What officials have concluded is that the crisis is systemic. The design of the currency itself is flawed. What it needs to survive is "genuine" economic and monetary union with a big step towards closer integration.
Such a plan - drawn up by the President of the Council Herman Van Rompuy - will be on the table at the summit. It is light in detail and for the long term, 10 years down the road. The hope is that getting Europe's leaders to endorse such a vision will persuade the markets of the determination to defend the euro and and to fix its flaws.
There will be agreement at this summit. The leaders will sign off on a growth pact pumping 130bn euros into growth projects like infrastructure. There is not much new money in this, but President Hollande will be able to claim it as a success.
The first steps will be taken towards a banking union, although the leaders are unlikely to agree to a joint deposit guarantee scheme. The UK will not be part of a banking union and will be on guard to ensure that any banking union does not undermine the single market.
But will this summit be a game changer? If it is, it will be a surprise. Angela Merkel herself has said there are no "quick or easy solutions".
The Italians and the Spanish like to claim they have done everything they can to reform their countries. Mario Monti likes to say they are "virtuous". Now he believes it is up to Europe.

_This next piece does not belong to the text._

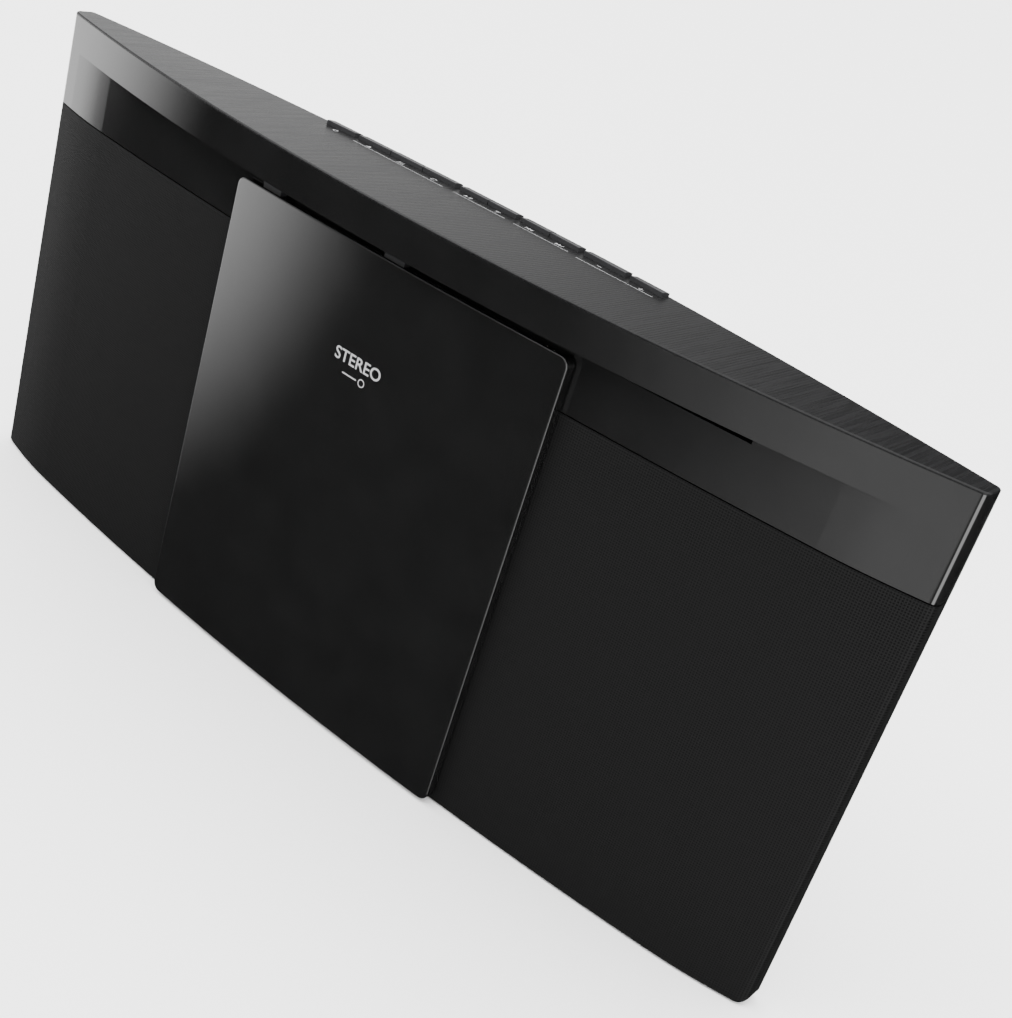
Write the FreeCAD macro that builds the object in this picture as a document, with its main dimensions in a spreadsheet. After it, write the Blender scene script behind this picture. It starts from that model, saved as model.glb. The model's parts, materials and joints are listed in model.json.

Yet the leaders of Spain and Italy are only starting their reforms, and they have not yet told their people that if they are to be competitive in the future, there will have to be a cultural revolution in the way they work.
Even if no big decisions are taken at this summit, the direction of travel may be set and that is important.
Europe could be heading for a closer union which as one German paper noted "effectively means giving up national budget autonomy. The core of parliaments would be transferred to a Brussels authority".
A vision for the future but, in the short term, the storm rages.